== RAW DATA ==

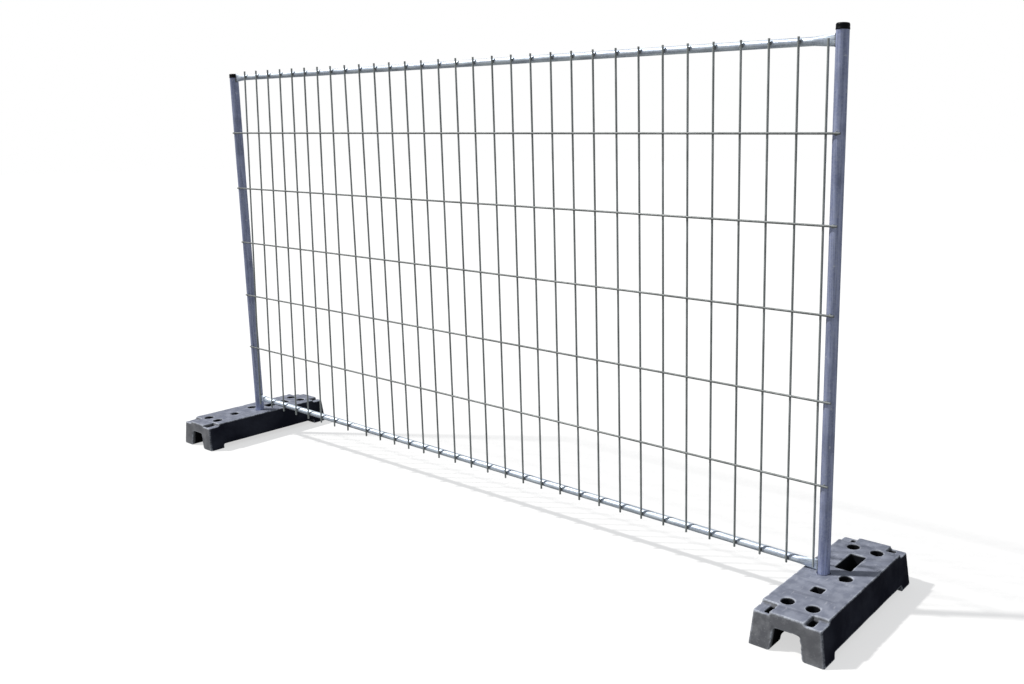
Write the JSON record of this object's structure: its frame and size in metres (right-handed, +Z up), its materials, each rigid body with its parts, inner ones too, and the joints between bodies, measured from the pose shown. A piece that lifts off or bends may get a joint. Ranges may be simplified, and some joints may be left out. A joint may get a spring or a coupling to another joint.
{
  "type": "temporary fence panel",
  "caption": "Free-standing temporary fence panel with galvanised tube posts and rails, welded wire infill and grey plastic feet.",
  "frame": {"origin": "on the floor, centre of the bounding box, midway between the posts and the feet's ends", "axes": "+X along the fence from the left post to the right post, +Y through the fence away from the wire side, +Z up"},
  "size_m": [3.8117, 0.686, 1.9567],
  "materials": {
    "post_steel": "satin",
    "rail_steel": "satin",
    "wire_steel": "satin",
    "cap_plastic": "matte",
    "foot_plastic": "matte"
  },
  "bodies": {
    "root": {"left_post": "post_steel", "right_post": "post_steel", "left_cap": "cap_plastic", "right_cap": "cap_plastic", "top_rail": "rail_steel", "bottom_rail": "rail_steel", "wire_mesh": "wire_steel", "left_foot": "foot_plastic", "right_foot": "foot_plastic"}
  },
  "joints": []
}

===

[WHAT IS NEEDED] All of the material must be reproduced exactly.

[RESULT BELOW]
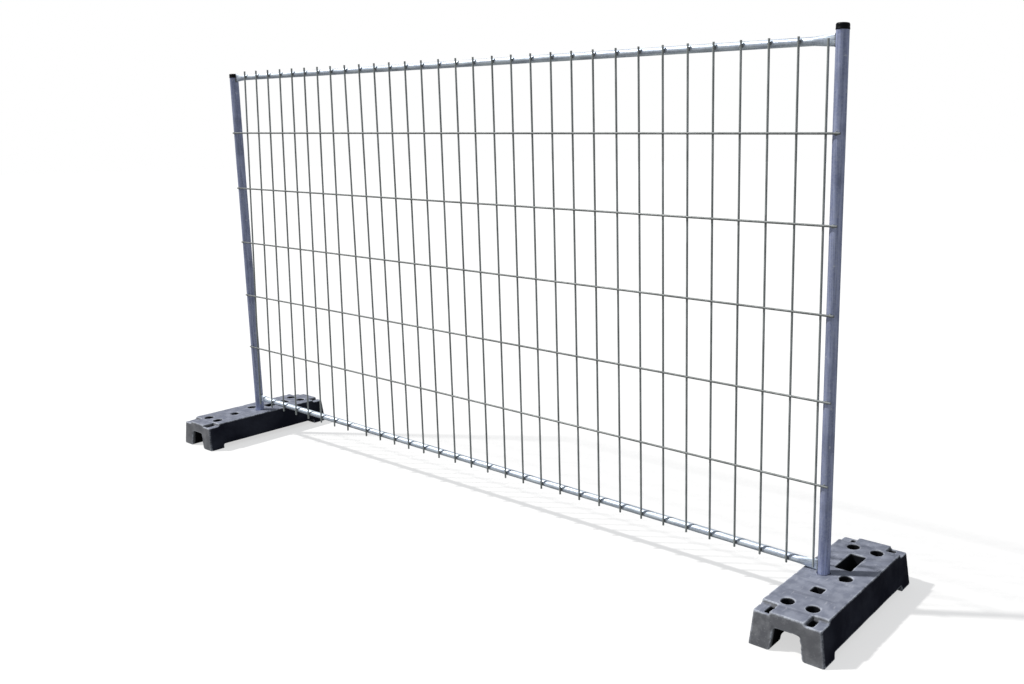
Write the JSON record of this object's structure: its frame and size in metres (right-handed, +Z up), its materials, each rigid body with its parts, inner ones too, and the joints between bodies, measured from the pose shown. A piece that lifts off or bends may get a joint. Ranges may be simplified, and some joints may be left out. A joint may get a spring or a coupling to another joint.
{
  "type": "temporary fence panel",
  "caption": "Free-standing temporary fence panel with galvanised tube posts and rails, welded wire infill and grey plastic feet.",
  "frame": {"origin": "on the floor, centre of the bounding box, midway between the posts and the feet's ends", "axes": "+X along the fence from the left post to the right post, +Y through the fence away from the wire side, +Z up"},
  "size_m": [3.8117, 0.686, 1.9567],
  "materials": {
    "post_steel": "satin",
    "rail_steel": "satin",
    "wire_steel": "satin",
    "cap_plastic": "matte",
    "foot_plastic": "matte"
  },
  "bodies": {
    "root": {"left_post": "post_steel", "right_post": "post_steel", "left_cap": "cap_plastic", "right_cap": "cap_plastic", "top_rail": "rail_steel", "bottom_rail": "rail_steel", "wire_mesh": "wire_steel", "left_foot": "foot_plastic", "right_foot": "foot_plastic"}
  },
  "joints": []
}